Cena gets impatient (understandably) and decides to venture out into the open where he is promptly shot and almost immediately taken out of the movie.

Welp, so much for John Cena the sniper. The movie immediately shifts focus to the spotter who's wounded in the leg, his antenna's broken, and his water bottle's been shot through, which we're later lead to believe were deliberate shots when he was zigzagging to avoid being hit.

That's very hard to believe.

We find this out because when Spotter tries to radio for help he gets suspicious of the person's he's talking to and it's revealed to be the sniper who has a lock on his hiding place and continually goads Spotter into talking on threat of shooting Cena in the head (who's maybe dead from a gunshot to the abdomen?).

The movie heavily downshifts into this WAY less interesting plot device where Spotter is struggling not to bleed out and to locate the enemy sniper with his extremely limited resources. Too often this just ends up being Spotter laying on the ground and calling the sniper a "gay hadji". The movie doesn't feel like it progresses in any meaningful respect even compared to other relatively minimalist survival movies.

There's a point where he runs out of cover to grab a new radio, but it doesn't work.

There's a point where he creates a decoy to bait out a muzzle flash but it doesn't work.

There's a point where Cena wakes up and shoots blindly into a trash heap they think the sniper's in, but then he gets shot in the head, because of course he does. We established early on this is not a "John Cena is awesome" type of movie (which, to be fair, isn't what i wanted anyway).



Eventually it's revealed that Spotter keeps his former partner's scope because he feels guilty for shooting him in the back on accident. This is the same shitty reveal as in The Messenger. Why does the soldier have to have some secret burden about killing somebody with friendly fire? Let alone someone we've never seen at all. I really struggle to imagine any kind of movie-going audience who would get emotional upon discovering that.
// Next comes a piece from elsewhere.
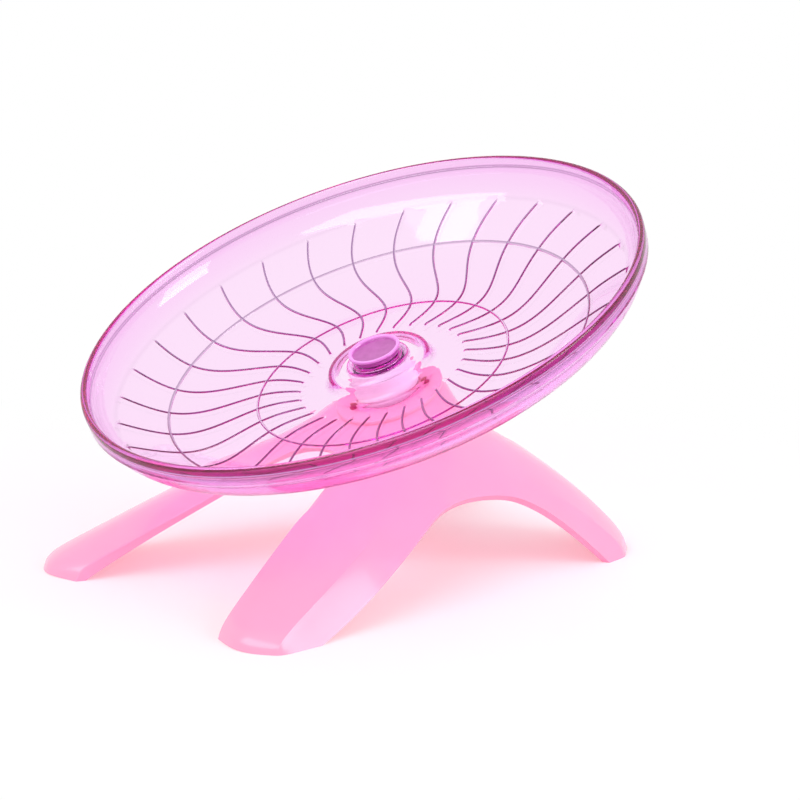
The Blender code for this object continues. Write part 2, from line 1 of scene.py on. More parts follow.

OH NO, he feels bad cause he shot some guy we don't know years before the movie! That's turrible!!!

Spotter also determines that this guy is some kind of legendary sniper who's killed a ton of US soldiers. Implying that he makes a habit of impersonating troops calling in for support is a smart move, it implies the setting of the movie and rationalizes why he might have a disproportionately high kill count (so it's not just godly aim).
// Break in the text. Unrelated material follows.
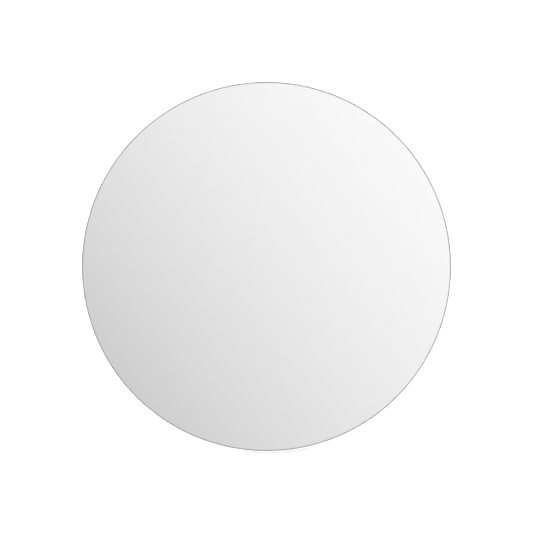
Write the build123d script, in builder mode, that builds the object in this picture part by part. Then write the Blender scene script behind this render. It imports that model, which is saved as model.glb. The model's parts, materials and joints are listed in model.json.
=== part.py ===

The movie ends very abruptly when Spotter recovers Cena's rifle, takes a shot at a muzzle flash, and it's left questionable whether he took the sniper down before he's loaded into a helicopter and the helicopter is shot down. Smash cut to black and butt rock.

This is not the sort of movie where a smash cut to butt rock feels appropriate. That's like a Return of the Living Dead thing, maybe if this really was a John Cena suckfest, it'd make more sense, or if the movie put more emphasis on this particular sniper being the ultimate big bad who no protagonist can survive... maybe it would have felt more appropriate, but it's just weird when you've spent so much of the movie dwelling on the minutae of Spotter getting water, eating Skittles, bandaging his wound, cutting out the bullet, trying to radio for help, and not even getting heckled by the sniper most of the time, but being asked for his life story...

I can imagine a much more tonally consistent movie where the sniper aggressively heckles them or causes situations that put them in more imminent peril, basically anything that can justify an ending that wouldn't feel out of place in Final Destination or Saw.

There was a lot of potential in this movie, but it was pretty squandered.

I'm not at all of the opinion that a movie headlining former pro wrestlers can't be decent. The Condemned was basically The Hunger Games, but not complete shit.

This movie was just... unacceptably boring for it's premise.